Absehbar scheint zu sein, dass die steigende Zahl an Güterzügen von Donauwörth nach München über Augsburg ein Problem für den Personenverkehr werden könnte, wenn man nicht reduziert. Zuletzt hatten auch der frühere Leiter der Münchner Verkehrsgesellschaft (MVG), Herbert König, und CSU-Bundestagsabgeordneter Volker Ullrich darauf gedrängt, die Zahl der durchfahrenden Güterzüge zu begrenzen.
Auf die Planungen Augsburg-Ulm hat dies aber keinen Einfluss. Verkehrsexperte Ulrich Lange, Bundestagsabgeordneter für den Wahlkreis Donau-Ries (Landkreise Donau-Ries, Dillingen und dem nördlichen Teil des Landkreises Aichach-Friedberg), ist zuversichtlicher, was die Auswirkungen der Neuwahlen betrifft: „Es hat sich nichts daran geändert, dass das Bahnprojekt Ulm-Augsburg im vordringlichen Bedarf des Bundesverkehrswegeplans gelistet, Bestandteil des Bedarfsplans Schiene ist und damit oberste Priorität hat.“
Lange zufolge würden auch nach dem Scheitern der Ampel-Regierung die Planungen weitergehen, um die Vorschlagsvariante wie geplant dem Bundesministerium für Digitales und Verkehr übergeben zu können. Auch wenn sich der Bundestag nicht wie vorgesehen noch in der jetzigen Legislaturperiode mit dem Projekt befassen wird können, werde dies auf den Gesamtzeitrahmen des Projekts wohl kaum Auswirkungen haben.
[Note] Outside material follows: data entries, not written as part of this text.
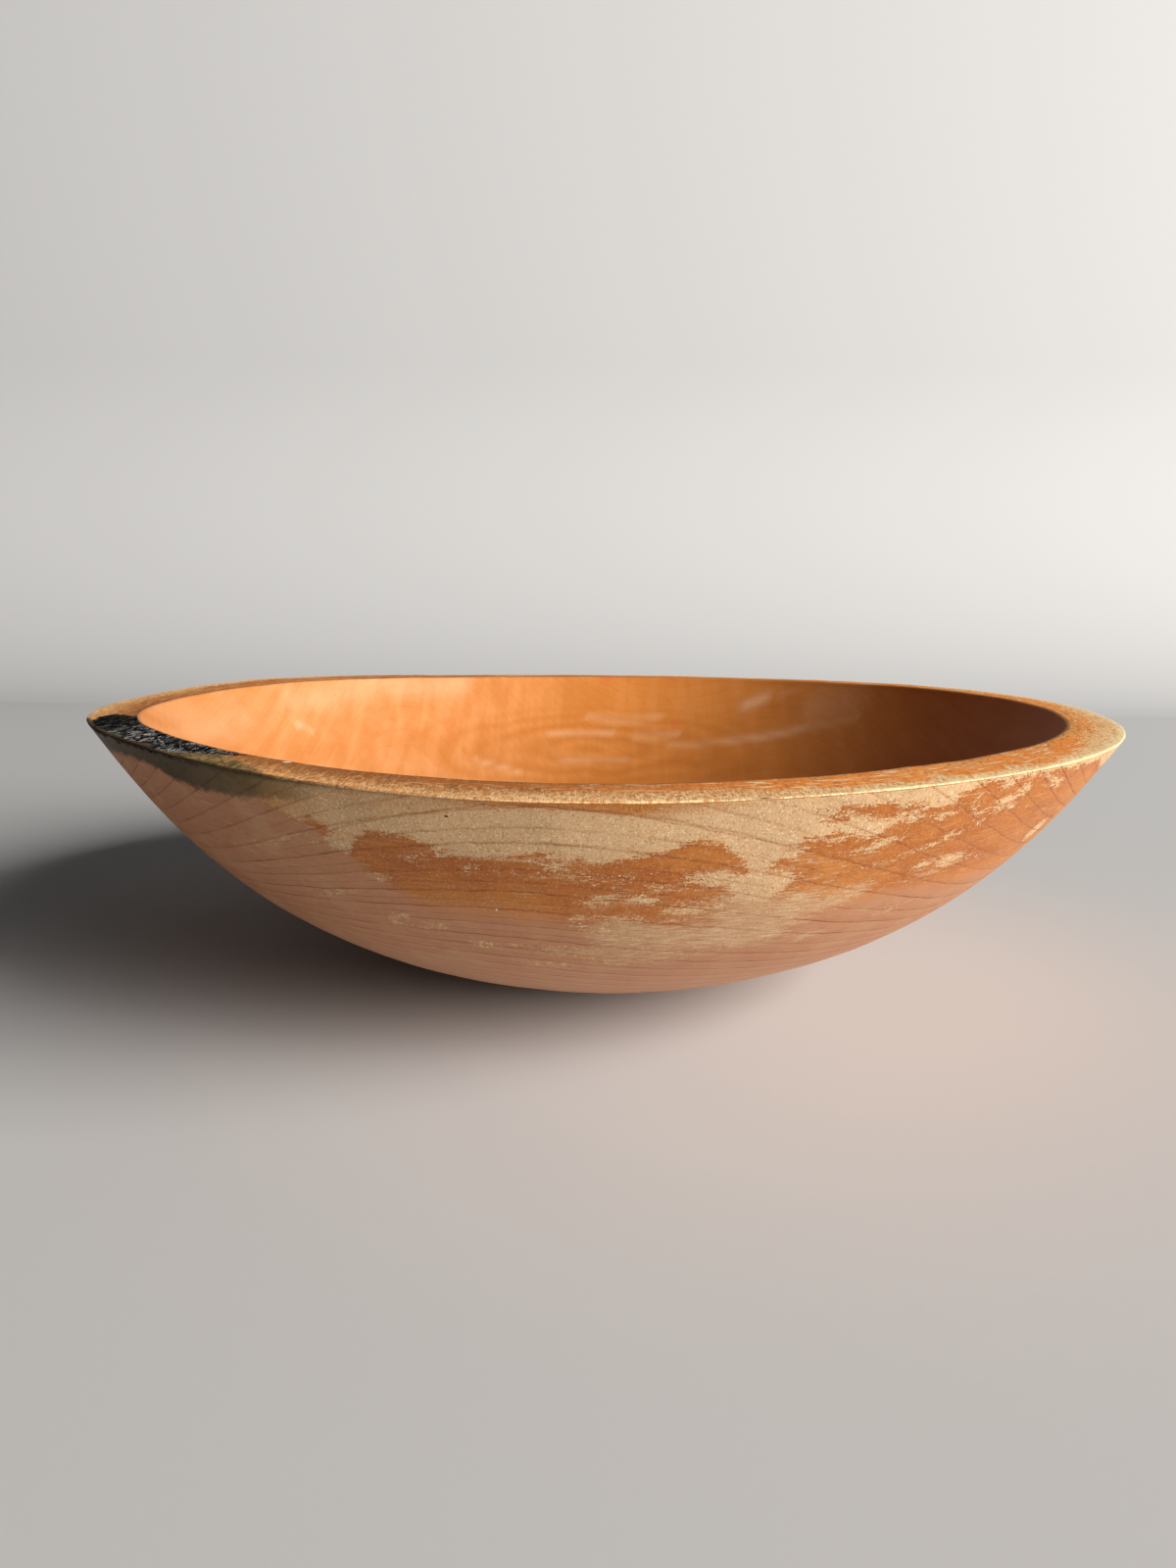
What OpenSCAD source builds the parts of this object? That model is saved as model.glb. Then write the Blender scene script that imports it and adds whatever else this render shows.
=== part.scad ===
// Lathe-turned wooden dough bowl, one piece of maple.
// The bowl stands on its flat foot. The origin is the middle of the foot, on the surface it rests on,
// and +Z runs up the axis that it was turned about. All sizes are in millimetres.
// Its wall is one section turned about Z. Outside, a single arc climbs from the edge of the foot to the
// crisp edge of the rim. Inside, the hollow is part of a sphere whose lowest point is on the axis.

/* [Outside] */
// Diameter over the rim
rim_d = 360; // [320:1:400]
// Height from the surface it rests on to the top of the rim
height = 95; // [85:1:110]
// Diameter of the flat foot
foot_d = 90; // [60:1:120]
// Radius of the arc that the outside follows from foot to rim
side_r = 200; // [170:1:260]

/* [Hollow] */
// Width of the rim, from the outer edge to the inner edge
rim_w = 17; // [12:0.5:22]
// Thickness of the wood in the middle of the base
floor_t = 15; // [10:0.5:22]

/* [Edges] */
// How much lower the outer edge of the rim lies than the inner edge
rim_fall = 1; // [0.4:0.1:2.5]
// Radius of the softened inner edge, the lip
lip_r = 2; // [1:0.1:3]
// Radius of the crisp outer edge
edge_r = 0.8; // [0.4:0.1:1.5]

/* [Hidden] */
// Colour of the worn varnish
maple = [0.80, 0.50, 0.28];
// Flats on a full circle, where curves are drawn as flats
$fn = 360;

// Sections are drawn in a half plane: x is the distance from the axis, y is the height.
rim_r = rim_d / 2;
foot_edge = [foot_d / 2, 0];

// The crisp edge is a small circle, tangent to the widest and highest lines of the rim's outside.
edge_c = [rim_r - edge_r, height - rim_fall - edge_r];

// Centre of the side's arc: side_r from the foot's edge, and touching the crisp edge's circle from outside.
span = norm(edge_c - foot_edge);
along = (edge_c - foot_edge) / span;
across = [-along.y, along.x];
near_r = side_r - edge_r;
foot_to_mid = (side_r * side_r - near_r * near_r + span * span) / (2 * span);
side_c = foot_edge + foot_to_mid * along + sqrt(side_r * side_r - foot_to_mid * foot_to_mid) * across;

// The hollow's sphere passes through the lip and touches the floor's level on the axis.
depth = height - floor_t;
reach = rim_r - rim_w;
hollow_r = (reach * reach + depth * depth) / (2 * depth);
hollow_c = [0, floor_t + hollow_r];

// The lip's circle touches the hollow from outside, with its top at the bowl's full height.
lip_y = height - lip_r;
lip_c = [sqrt(pow(hollow_r + lip_r, 2) - pow(lip_y - hollow_c.y, 2)), lip_y];

// The top of the rim is the common tangent of the two circles, and lift is square to it.
rim_run = edge_c - lip_c;
lift_deg = 90 + atan2(rim_run.y, rim_run.x) + asin((edge_r - lip_r) / norm(rim_run));
lift = [cos(lift_deg), sin(lift_deg)];

// Where each small circle touches the large arc below it.
lip_foot = lip_c + lip_r * (hollow_c - lip_c) / norm(hollow_c - lip_c);
edge_foot = edge_c + edge_r * (edge_c - side_c) / norm(edge_c - side_c);

// The section of the wall and the base, up to the two small circles.
module wall_section() {
    difference() {
        intersection() {
            translate(side_c) circle(r = side_r);
            polygon([
                [0, 0], [rim_r, 0], [rim_r, edge_foot.y], edge_foot,
                edge_c, lip_c, lip_foot, [0, lip_foot.y]
            ]);
        }
        translate(hollow_c) circle(r = hollow_r);
    }
}

// The section of the rim: its two rounded edges and the flat between them.
module rim_section() {
    translate(lip_c) circle(r = lip_r);
    translate(edge_c) circle(r = edge_r);
    polygon([lip_c, edge_c, edge_c + edge_r * lift, lip_c + lip_r * lift]);
}

module bowl() {
    color(maple)
        rotate_extrude() {
            wall_section();
            rim_section();
        }
}

bowl();
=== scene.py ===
# %% [markdown]
# # A turned wooden dough bowl
# This lesson dresses one solid from CAD, a plain bowl turned on a lathe, as the old maple bowl that
# it stands for. The CAD solid is round and level. The real bowl has shrunk a little out of round
# while it dried, its varnish has worn off in ragged patches, and one side of its rim is charred.
# The CAD file is loaded first and stays where it is; what is made here stands in its place.

# %% The frame
import math

import bpy
import numpy as np
from mathutils import Matrix, Vector


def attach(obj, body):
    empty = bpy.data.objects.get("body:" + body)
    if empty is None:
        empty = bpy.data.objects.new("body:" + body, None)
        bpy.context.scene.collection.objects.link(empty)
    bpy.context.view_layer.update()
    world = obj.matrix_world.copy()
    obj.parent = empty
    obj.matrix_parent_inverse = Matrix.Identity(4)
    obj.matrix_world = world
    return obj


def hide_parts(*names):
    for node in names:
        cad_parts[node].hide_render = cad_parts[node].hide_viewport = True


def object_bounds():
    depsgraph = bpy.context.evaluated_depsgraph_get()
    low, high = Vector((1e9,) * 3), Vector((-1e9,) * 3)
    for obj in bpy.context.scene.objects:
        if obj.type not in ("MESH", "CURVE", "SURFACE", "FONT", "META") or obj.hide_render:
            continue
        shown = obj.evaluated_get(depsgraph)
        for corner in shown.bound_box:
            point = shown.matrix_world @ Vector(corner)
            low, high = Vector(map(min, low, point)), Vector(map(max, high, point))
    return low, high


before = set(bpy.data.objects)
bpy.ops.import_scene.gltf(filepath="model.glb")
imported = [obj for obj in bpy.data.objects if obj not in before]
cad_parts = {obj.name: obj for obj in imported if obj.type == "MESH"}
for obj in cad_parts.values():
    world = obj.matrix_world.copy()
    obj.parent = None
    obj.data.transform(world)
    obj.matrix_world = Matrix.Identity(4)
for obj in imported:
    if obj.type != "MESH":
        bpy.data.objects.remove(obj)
cad_low, cad_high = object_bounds()
MM = 0.001
print("CAD box, mm:", [round(v / MM, 1) for v in (*cad_low, *cad_high)])

# %% [markdown]
# ## The camera
# The camera stood about 40 mm above the rim and 230 mm in front of it, looking a little down, which is
# why the near rim hides most of the hollow. The lens is an assumption, the usual one of a phone,
# because longer ones fit just as well. The place and the tilt then come from a least-squares fit of
# the two rim ovals and the outline of the bowl, so they are kept as angles and distances.

# %% Camera
IMAGE_LONG_SIDE = 1600
FOCAL_PIXELS = 1109
SENSOR = 36
CAMERA_AT = (0.0, -409.6, 134.1)
LOOK_DOWN = 0.1702
TURN_RIGHT = -0.0127
LEAN = -0.0116

camera_data = bpy.data.cameras.new("camera")
camera_data.sensor_width = SENSOR
camera_data.lens = FOCAL_PIXELS * SENSOR / IMAGE_LONG_SIDE
camera = bpy.data.objects.new("camera", camera_data)
bpy.context.scene.collection.objects.link(camera)
ahead = Vector((math.sin(TURN_RIGHT) * math.cos(LOOK_DOWN),
                math.cos(TURN_RIGHT) * math.cos(LOOK_DOWN),
                -math.sin(LOOK_DOWN)))
level_right = Vector((math.cos(TURN_RIGHT), -math.sin(TURN_RIGHT), 0.0))
level_down = ahead.cross(level_right)
right = level_right * math.cos(LEAN) + level_down * math.sin(LEAN)
down = level_down * math.cos(LEAN) - level_right * math.sin(LEAN)
turn = Matrix((right, -down, -ahead)).transposed()
camera.matrix_world = Matrix.Translation(Vector(CAMERA_AT) * MM) @ turn.to_4x4()
bpy.context.scene.camera = camera
print("lens, mm:", round(camera_data.lens, 2))

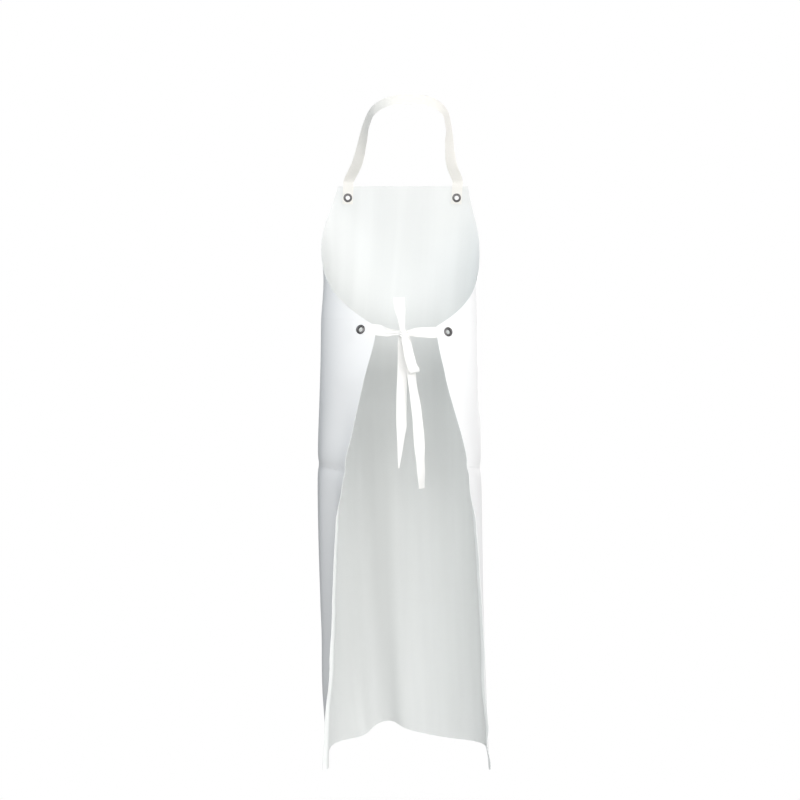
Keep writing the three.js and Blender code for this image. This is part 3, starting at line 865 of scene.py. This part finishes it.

Kritik kommt von der IHK Schwaben
Kritischer sieht das der Verkehrsexperte der Industrie und Handelskammer (IHK) Schwaben, Peter Stöferle: „Die Bahn hat immer klar kommuniziert, dass sie die Bundestags-Entscheidung vor der Wahl erreichen möchte, um nicht viele Monate zu verlieren, bis sich eine neue Koalition und ein neuer Bundestags-Verkehrsausschuss gebildet haben. Genau dieses Szenario ist jetzt aber eingetreten.“
Für das Projekt und damit auch für die Region sei dies ein Nachteil. Die IHK setzt nun „im Interesse der Wirtschaft und des Standortes Bayerisch-Schwaben sehr darauf, dass die Bahn und die Politik in der Region alles tun werden, um diesen Zeitverzug von mindestens einem halben Jahr aufzuholen und dass der neue Bundestag schnellstmöglich den Weg für die weitere Planung und die Finanzierung frei macht“.